El doctor William Saldler, psiquiatra, dice que cuándo descuidamos la oración, descuidamos el poder sencillo más grande que existe para curar la enfermedad.
Rehúsa atender a paciente alguno que no crea en Dios, porque piensa que es imposible curar a alguien que no tiene de Quien afianzarse o a Quien amar más allá de sí mismo. Estamos llegando, por decirlo así, a esta alternativa:
Medicina o meditación, y todavía así las primeras no tienen eficacia si no van acompañadas de la segunda.

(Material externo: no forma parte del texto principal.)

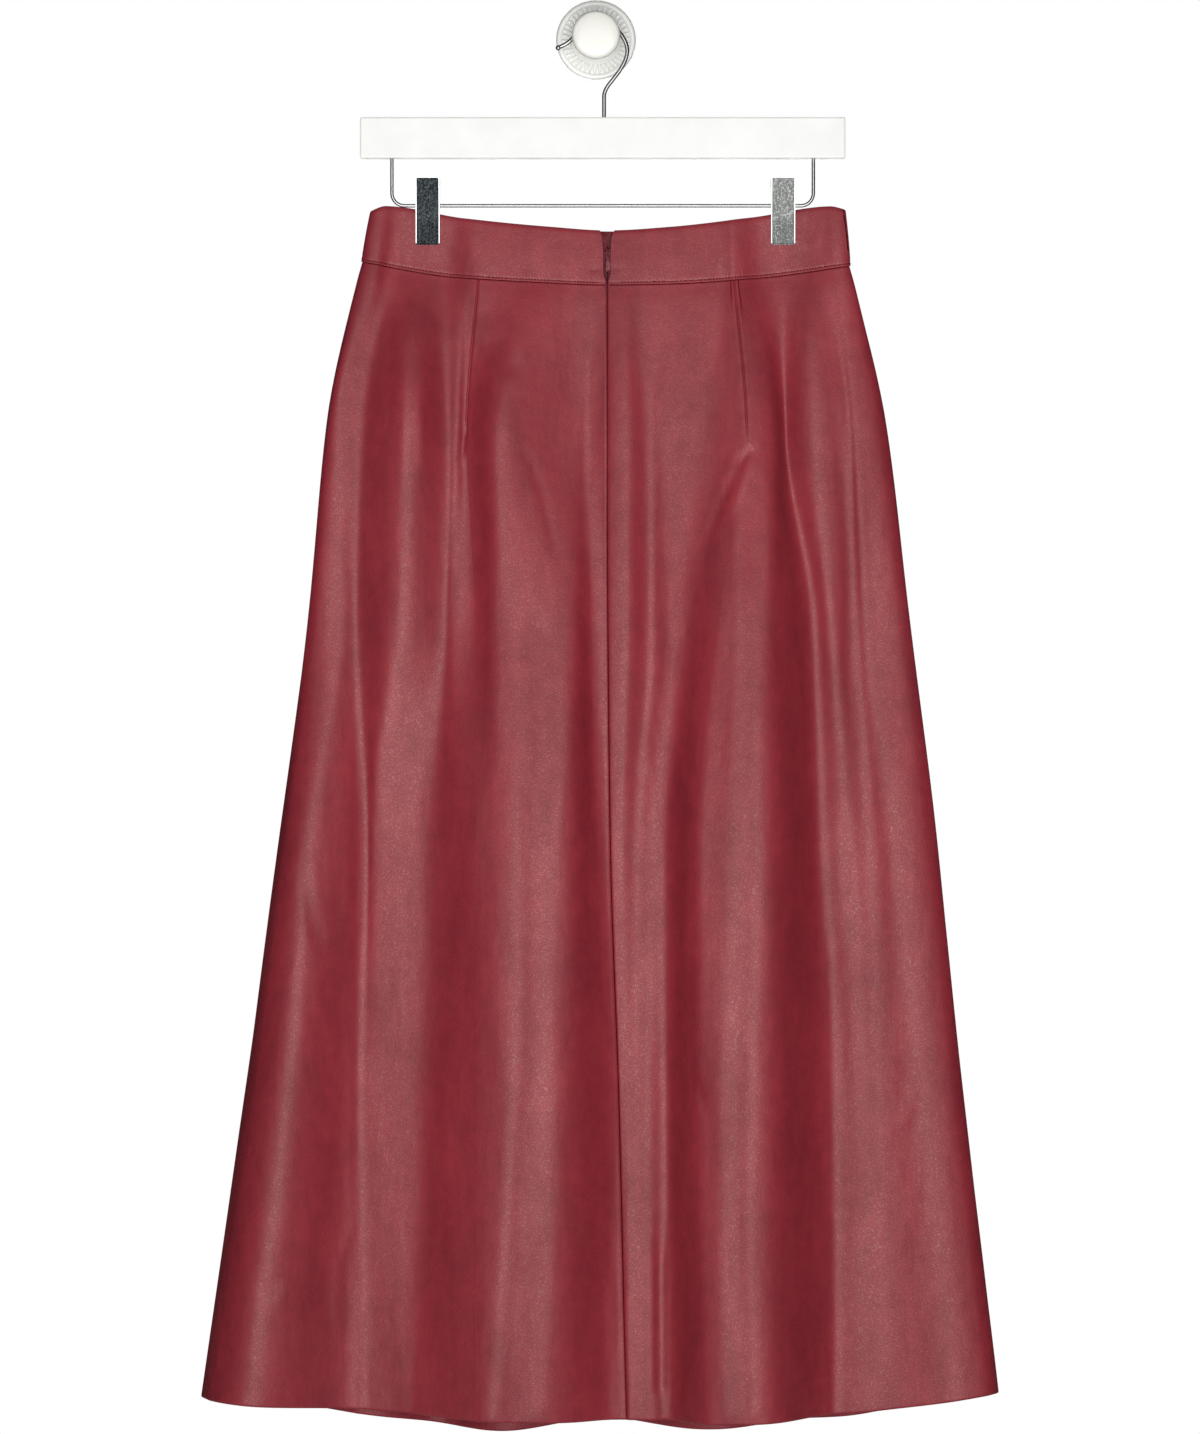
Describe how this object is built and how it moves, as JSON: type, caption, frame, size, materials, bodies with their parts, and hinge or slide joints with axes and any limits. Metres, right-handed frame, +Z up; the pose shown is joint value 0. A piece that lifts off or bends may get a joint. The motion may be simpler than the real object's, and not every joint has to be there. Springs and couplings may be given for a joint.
{
  "type": "leather skirt on a clip hanger and wall knob",
  "caption": "Flared midi skirt in burgundy coated leather cloth, back zip side shown, clipped by its waistband to a white bar hanger on a round wall knob.",
  "frame": {"origin": "centre of the wall knob's rosette, in the plane of the wall it is fixed to", "axes": "+Z up, +Y into the wall, +X to the right of someone who faces the wall; the skirt's back with its zip faces -Y"},
  "size_m": [0.5722, 0.087, 1.0328],
  "materials": {
    "leather": "burgundy coated leather cloth, satin, fine grain",
    "zip_tape": "dark red woven tape",
    "zip_metal": "burgundy enamelled metal, worn bright at the tab",
    "white_bar": "white, softly glossy",
    "chrome": "polished chrome with fine wear",
    "white_paint": "white satin paint"
  },
  "bodies": {
    "skirt": {"back_panel_left": "leather", "back_panel_right": "leather", "front_panel": "leather", "waistband_back_left": "leather", "waistband_back_right": "leather", "waistband_front": "leather", "zip_tape_left": "zip_tape", "zip_tape_right": "zip_tape", "zip_slider": "zip_metal", "hanger_bar": "white_bar", "hanger_hook": "chrome", "clip_rail": "chrome", "clip_left_outer_jaw": "chrome", "clip_left_wall_jaw": "chrome", "clip_left_spring": "chrome", "clip_right_outer_jaw": "chrome", "clip_right_wall_jaw": "chrome", "clip_right_spring": "chrome", "wall_rosette": "white_paint", "wall_knob": "white_paint"},
    "pull_tab": {"zip_pull": "zip_metal"}
  },
  "joints": [
    {"name": "pull_tab_hinge", "type": "hinge", "parent": "skirt", "child": "pull_tab", "pos_m": [0.00867, -0.03656, -0.15524], "axis": [-1, 0, 0], "range_deg": [0, 160]}
  ]
}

De ahí que el arte de orar debe aprenderse, pues las fuentes de poder están a la disposición de quienes sepan ese arte. “Si aprendemos a orar”, ésa es la clave. La gente espera resultados sin practicar este arte.
Consideraríamos disparatada a cualquiera persona que de buenas a primeras quisiera tocar un instrumento sin haber aprendido música primero, Un hijo de un misionero de la India compró un organillo de boca y cuando llegó a su casa, llegó llorando y diciendo:
“Ese hombre me engañó. Este organillo no toca el Himno Nacional”. De la misma manera insensata queremos obtener resultados sin ejercitar la práctica de la oración.
Vivimos en un universo abierto. Cuanto es recto es posible si obedecemos las leyes correspondientes y nos relacionamos son sus poderes. De la misma manera que Dios ha dejado a disposición del hombre algunas cosas cuya realización demanda el contingente humano, pues de otro modo no se realizarán, así ha dispuesto que algunas cosas no puedan obtenerse sino mediante la oración. Como dijo Kipling: “Cualquiera podría haberlo oído; pero en voz queda El dijo a ella”. ¿Por qué? Porque estaba preparada para oír.
El arte de la oración comprende tres pasos: (1) Oír, (2) Aprender, (3) Obedecer. Sin los tres la oración será una farsa en lugar de una fuerza.
Si nosotros gastáramos en el aprendizaje del arte de orar la mitad del tiempo que empleamos en el aprendizaje de cualquier otro arte, obtendríamos un resultado diez veces mayor.